Part of a competitor’s formula (a failed attempt at industrial espionage, perhaps)
An intentionally flawed formula (counter-espionage?)
Or just screwed things up.

A lot of the bad caps got into computers. Some manufacturers will stand behind their goods and replace the item, some won’t.

Might be worth Googling up <your affected item> capacitor failure to see if it’s a common problem for that particular thing, and if anything’s being done for it. Also try calling or emailing the support for the thing and tell them you’ve got exploding capacitors.

How big is the capacitor? Is soldering in a new one an option?

You shouldn’t use anything that you know has a bad capacitor; besides storing electrical energy, they can also be used to smooth out power spikes and several other things. The video card could potentially damage your motherboard if you don’t do something about it. Replace the cap if you know how, or just get a new card.

Alas no; the cap that has blown would have been doing a unique job, as there’s no room for redundancy in highly competitive consumer electronics. As your board is still working, I’d say it was a crude decoupling cap on one of the voltage rail inputs. As well as affording some degree of protection from spikes coming down the power supply rails, it also reduces noise from your video card being fed back into the rest of your PC.

If you want to be extra-safe, replace all the electrolytics. If one has blown, I wouldn’t trust the rest if they’re of the same make. If you choose a low-ESR* type rated at 105 degrees Celcius then it’ll outlast the rest of your PC**. Pay careful attention to the working voltage of the cap too - as a rough rule of thumb, make the maximum voltage the cap sees across its terminals about 2/3 of the rated working voltage of the cap.

*Equivalent Series Resistance. A high ESR (i.e. cheap & nasty) electrolytic will generate a small amount of internal heat, and when the electrolyte dries out, the ESR rises, creating more heat, and sometimes this is enough to build up enough vapour pressure to blow the cap. Large electrolytic caps have weakened vents for safety, while smaller 'lytics just blow the can clean off.

**OK, that’s not a very long time admittedly…

Soldering used to be easy in the good 'ol days, when PC boards weren’t as crowded as they are now. You can try to resolder a replacement cap, but it’s going to be very challenging. Solder points on modern electronics are tiny, and you need an extremely steady hand to duplicate the work of the Taiwanese solderbots. Just a wee bit of excess solder will create a bridge across a few traces that could render a card unusable.

If the card is older, and you’re not a gamer that needs something more powerful, a replacement card with equivalent performance won’t be that expensive.

I have worked in the capacitor industry for a lot of years now.

Yes, there was a bout of bad aluminum electrolytic caps being manufactured a couple of years ago. They weren’t made in Japan, but in Taiwan. Someone switched companies, took a recipe with them and only got part of the formula. Industry link

Even if only a couple are bad, having them gone from the board means you need to replace the board.

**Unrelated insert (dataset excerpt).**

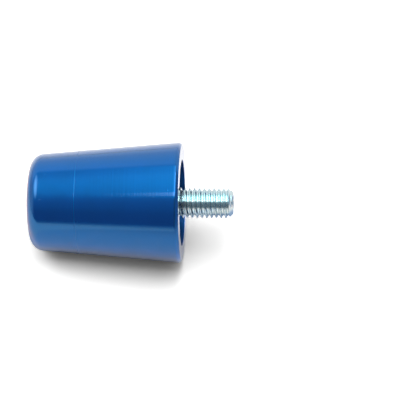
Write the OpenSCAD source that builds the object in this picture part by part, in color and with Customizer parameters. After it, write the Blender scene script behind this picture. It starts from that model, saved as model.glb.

First thing I would do is contact the board manufacturer, especially if it’s a fairly new board. All of the companies using these parts KNOW that the parts are highly prone to failure. Rather then doing a mass recall, they have chosen to take their chances with having to replace failed boards.

I had this happen to a video card a couple of years ago. I had no receipt, no packaging, nothing. I had never registered the board with them. I wrote an email to the company, and explained that I knew of the industy problem with these parts, that I had no receipt, and that I needed my board replaced. Even without any proof of purchase, they sent me a return authorization, no questions asked.

You can try replacing the caps yourself, but if you’ve had electrolyte leaking onto the board, there could have been additional damage to the board.